Even the much younger Richard Dawkins, whom many suspect of being against anything that smacks of religion (he can shoulder some of the blame for this misleading impression having gained currency, I think), is sympathetic to this view.
“This is historically a Christian country,” he said in a BBC interview in 2007. “I’m a cultural Christian in the same way many of my friends call themselves cultural Jews or cultural Muslims. So, yes, I like singing carols along with everybody else. I’m not one of those who wants to purge our society of our Christian history.”

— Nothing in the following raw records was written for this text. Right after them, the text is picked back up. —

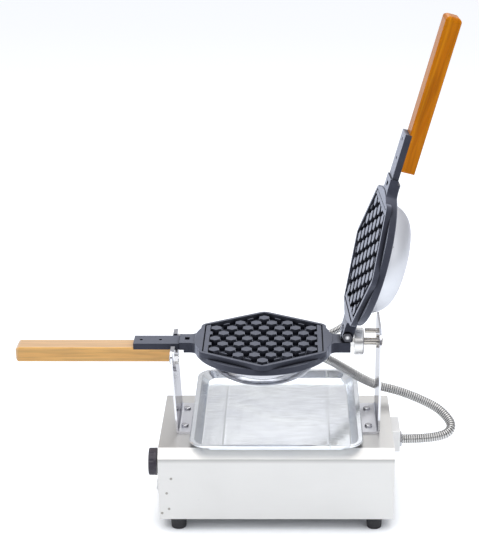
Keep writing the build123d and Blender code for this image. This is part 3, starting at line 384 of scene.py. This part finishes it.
def handled_metal(name, color, roughness, edge):
    """Bare metal with faint cloudy handling marks."""
    finish = Finish(name, color, roughness, metallic=1.0)
    finish.edge(edge)
    finish.mottle(finish.noise(22, detail=4), 0.97, 1.03)
    return finish


def metal_finish(name, color, roughness, relief, grain=None, edge=1.0):
    """Handled metal, gently uneven or, with grain, with fine lines along it."""
    finish = handled_metal(name, color, roughness, edge)
    if grain:
        lines = finish.noise(60, detail=6, stretch=grain)
        finish.roughen(lines, metal_spread)
        finish.bump((lines, relief))
    else:
        finish.roughen(finish.noise(45, detail=5), metal_spread)
        finish.bump((finish.noise(14, detail=2), relief))
    return finish.material


# Height, fade and width of the band of painted shade under the bend of the cabinet's top
bevel_drop = 0.013
bend_height = cabinet_high[2] - bevel_drop
bend_fade = 0.007
bend_line = 0.0005
bend_shade = 0.6


def cabinet_finish():
    """Satin stainless sheet with a fine grain along the cabinet, faint smears, a few specks
    and a band of painted shade under the bend of its top."""
    color = (0.69, 0.682, 0.665)
    finish = Finish("cabinet_finish", color, 0.36, metallic=1.0)
    grain = finish.noise(40, detail=7, stretch=(0.6, 22, 22))
    smear = finish.noise(7, detail=4, distortion=0.6)
    speck = finish.noise(180, detail=2)
    base = finish.tint(smear, shade(color, 0.965), shade(color, 1.02))
    dust = finish.tint(speck, shade(color, 0.86), shade(color, 0.99), start=0.2, end=0.27)
    sheet = finish.mix(finish.shift(speck, 1, 0, start=0.2, end=0.26), base, dust)
    height = finish.place_on("Z")
    # Painted shade: a band just under the bend is mixed towards bend_shade.
    rising = finish.shift(height, 0, 1, start=bend_height - bend_fade, end=bend_height)
    below = finish.shift(height, 1, 0, start=bend_height, end=bend_height + bend_line)
    band = finish.math("MULTIPLY", rising, below)
    finish.paint(finish.mix(band, sheet, shade(color, bend_shade)))
    finish.roughen(grain)
    finish.bump((grain, 0.000012), (smear, 0.00035))
    return finish.material


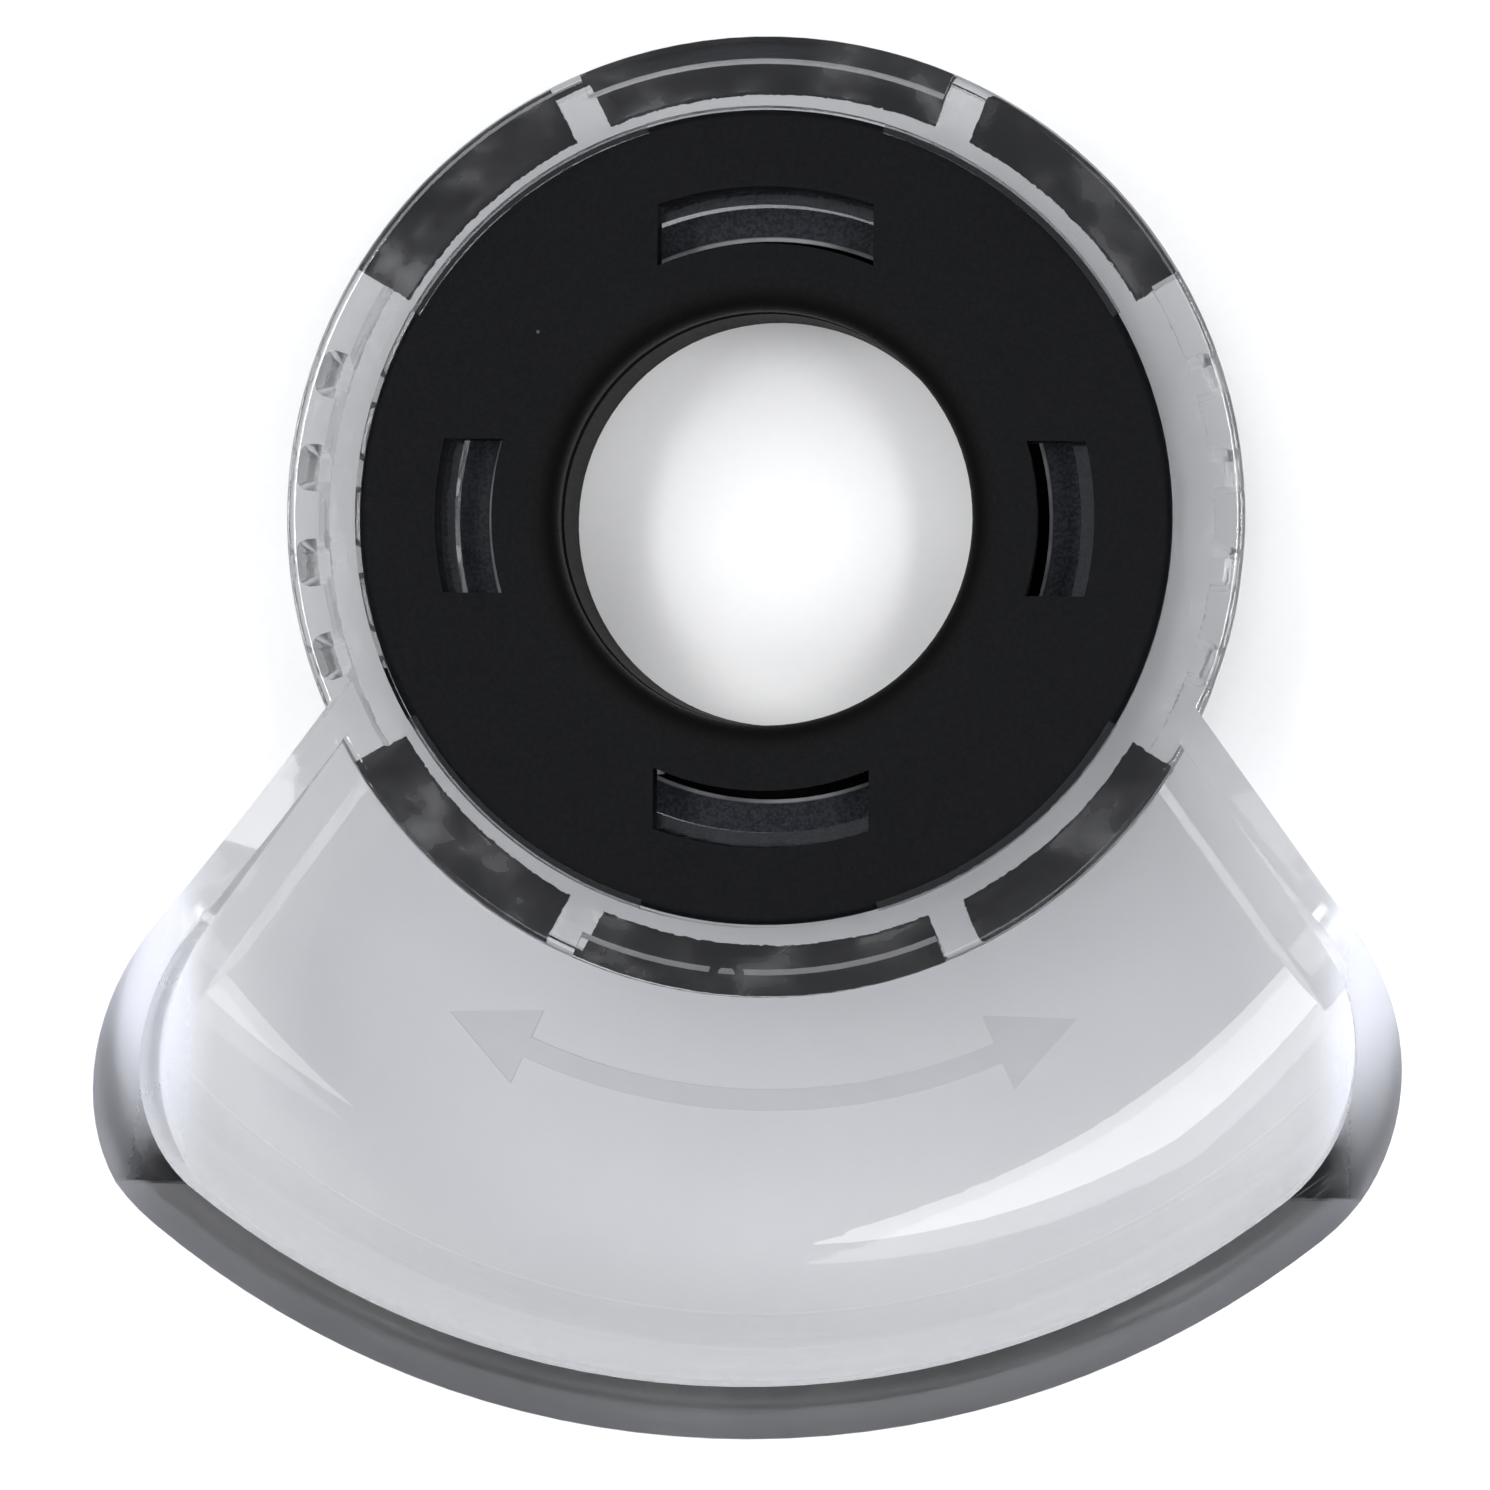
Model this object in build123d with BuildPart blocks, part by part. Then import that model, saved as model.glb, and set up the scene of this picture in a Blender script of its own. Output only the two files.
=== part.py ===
from build123d import *
from math import acos, cos, radians, sin, tan
import os

# Swivelling debris shield for a handheld rotary tool: a threaded collar and a clear visor.
# Millimetres. The origin is on the axis of the collar, at its rear face, which rests on a table.
# +Z is the way the tool points, towards the work. The visor hangs towards -Y, and +X is to the right.

# ---------------------------------------------------------------- driving dimensions
COLLAR_HEIGHT = 9.0
DISC_RADIUS = 17.15
DISC_THICKNESS = 1.8
DISC_EDGE_ROUND = 0.35

# thread of the tool's nose, 3/4 in - 12
THREAD_PITCH = 25.4 / 12
THREAD_MAJOR_RADIUS = 9.55
THREAD_CREST_RADIUS = 8.75
THREAD_RELIEF_FROM = 6.0
THREAD_RELIEF_TO = 7.1
THREAD_HALF_ANGLE = 30
THREAD_GROOVE_DEPTH = 1.25
ENTRY_CHAMFER = 0.6
MOUTH_ROUND = 1.1
RADIUS_TOLERANCE = 0.01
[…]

If such distinguished atheists and agnostics as the three I quote can see something valuable in the Christian traditions and culture that are part of this country’s heritage, why is it that opposition to religion seems to focus so often on the outward manifestations and rituals that need hardly involve any theological discussion or commitment – such as daily acts of worship in schools or Christmas Nativity plays?
Hymn-singing most definitely comes into this category. Perhaps there are those who will cheer the fact that the survey I mention above indicates it has nearly died out among those under 30. For others who do not believe in the Christian God, but cherish the traditions that have been associated with that faith in this country, this represents the vanishing of what was a common and important bond until very recently. They may be glad that rationalism has triumphed over belief (if it is that, rather than indifference or ignorance). But if this supposed gain has been accompanied by the loss of such a glory, it is surely a dismaying case of finding the baby gone when the purpose was only to remove the bathwater.